Another way of de-risking transmission investment could be public co-funding, which may lead to increased credibility for the project and help mobilize private funds. Such co-funding schemes must be transparent and targeted at widely accepted, «good» aims, such as integrating renewable electricity, to ensure public acceptance. The co-funding can take a number of fundamentally different shapes. The first option would be a public/private partnership: Here, the risk profile of the project is decreased by the presence of a public partner who carries a share of the investment costs. The second option would instead address the returns of a project and reduce the payback time for the investment, still within a regulated assets environment. For this option, public co-funding is required to guarantee a regulated but higher-than-normal rate of return for investors during the first years of operation of the transmission lines. A support mechanism that guarantees a rate of return between 10 and 12 percent annually for the first three to five years could be considered. Furthermore, concessional loans, marginal cost coverage by public authorities and the combination of a number of approaches may come into question: It is important that the scheme is adopted to reduce the risk – or increase the rate of return – of transmission projects in support of the expansion of renewable electricity in a cost-effective manner for European citizens. Finance for public co-funding of transmission projects could come from a variety of sources, including the EU budget, the emission trading revenues, the European Investment Bank and different national fund sources, as well as from increased grid tariffs or additional levies or fees.

Another source of risk – and a major obstacle for the timely construction of new lines – are the lengthy and uncertain permission processes throughout Europe. First, it is essential to make these processes more streamlined and predictable, for example by defining a clear and transparent set of criteria that must be fulfilled for a transmission corridor to be permitted. Any project that fulfills this is – in principle – eligible for a construction permit, which would limit the possibilities for litigation and very long legal processes. This could both fulfill the certainty requirements of the investors, and guarantee the citizens’ rights. It is crucial that the criteria are set to appropriately weigh the advantages for the power system and the TSO against the disadvantages of the local stakeholders, and that the public consultation processes are strengthened. In addition, public knowledge about the risks and benefits of transmission lines should be increased. Greater knowledge about the actual health risks and environmental problems of transmission lines is likely to reduce opposition. Still, to further reduce the local public resistance and accelerate the permission processes, the ERA and the TSOs will likely need to consider how the public consultation procedures can be improved and how compensation toolboxes for affected citizens can be developed. Furthermore, a requirement to finish the permission process within two to three years following the application – with a transparently motivated acceptance or denial of the application – could be a suitable tool to accelerate the processes to more acceptable levels. All these measures will contribute to increasing investor certainty and accelerating the permission process, which in turn will be an important step toward reducing the investment risks of transmission projects.

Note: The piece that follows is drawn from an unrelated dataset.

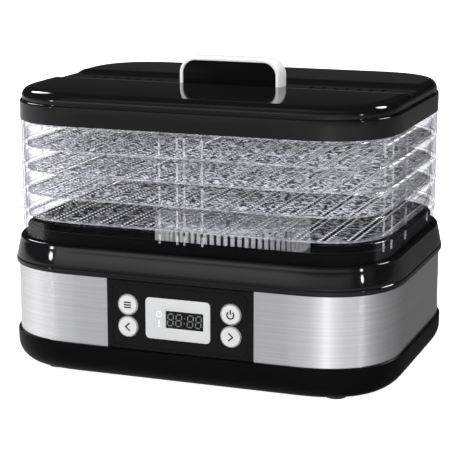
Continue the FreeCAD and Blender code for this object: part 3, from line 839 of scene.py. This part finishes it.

Finally, the importance of unbundling must be stressed once more. As described in detail above, the issue of transmission grid ownership is of crucial importance for setting the incentives for new high-voltage lines, and especially interconnectors. With the third energy package, the European Union still lacks an ownership unbundling obligation. If Europe is serious about truly integrating its electricity markets and achieving very high shares of renewables in the power sector, this must change: Ownership unbundling remains a key to the electricity supply of the future.